Once someone uses a TiVo-like device and gets used to watching TV without commercials they will never go back. TiVo-like devices will become part of content distribution (i.e. the cable box will include DVR capabilities) in the future. That puts the content distributor in charge of whether the viewer sees advertising, since in the future they could force ads on viewers using a DVR (much like their are DVDs that have non-skippable ads/previews at the start.)

Once they reach that point, content distributors can charge customers a fee for the ability to skip commercials, and collect a fee from advertisers for displaying ads to viewers. This is a fundamental shift in who gets the advertising revenue, from the content creator to the content distributor, [and] this will remove pricing power from content creators.

One can debate the individual points, like whether an independent TiVo company will survive, putting the ad-skipping ability in the viewers' hands instead of the distributors' hands. Or whether consumers that get used to skipping commercials will rebel if any company tries to start forcing commercials on them (like the way consumers leave companies that switch from free email to paid email, or free email to free only with embedded ads), also keeping control in the hands of the consumers.

But the basic argument has far-reaching implications for content creators like Disney.

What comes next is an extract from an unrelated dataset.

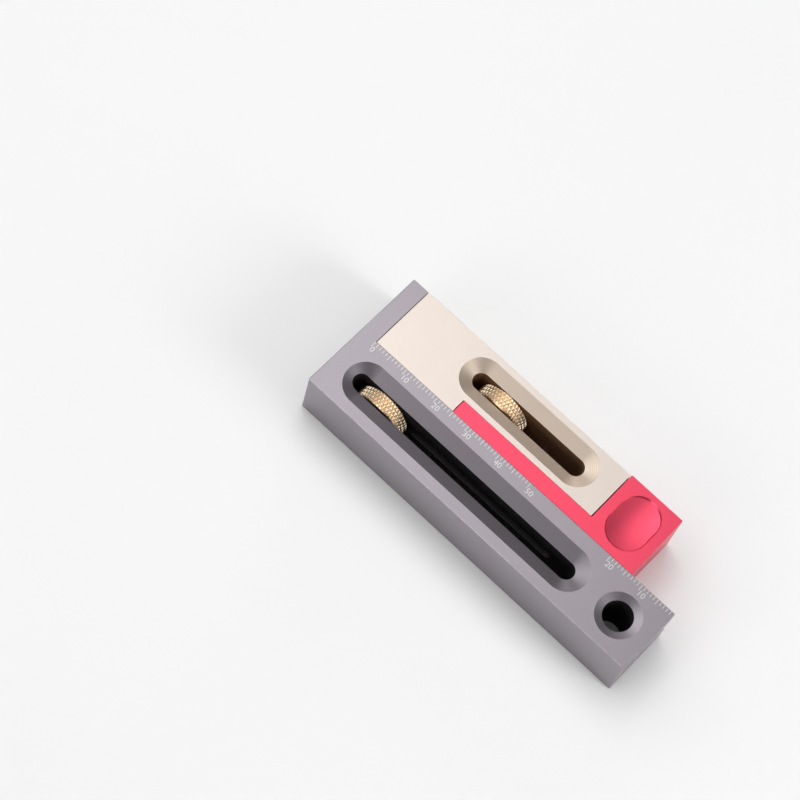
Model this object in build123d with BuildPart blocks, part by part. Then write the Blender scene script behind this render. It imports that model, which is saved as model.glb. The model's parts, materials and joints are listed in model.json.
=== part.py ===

Of course, Disney has some options and I think they're already pursuing them. For example the proposed set-top box that stores 100 movies and lets a viewer watch them on-demand, with 10 or so movies changing every month. If Disney is successful with that then I think it will represent the first time that a major content creator had a pipe all the way to the home TV. (Content creators can distribute to PCs today with streaming media, but there are still strong cultural barriers to that being successful: PCs still live in the office, not the living room, and people for the most part want to watch movies on the TV, not on the PC. Whoever creaks this "last 20 feet" problem first will probably get a huge benefit.)

Content creators could also continue to push the boundaries of embedded product placement in the content. Embedded traditional ads in content could still be skipped by whoever controls the fast-forward on the DVR, but there are other options. For example one can't really skip all the scenes in a "Back to the Future" movie that include a DeLorean, because it's too integrated with the plot itself.

This transformation is likely to take 5-10 years, but it will be interesting to see watch and see how this all plays out, and how Disney either takes the lead or reacts to the changes.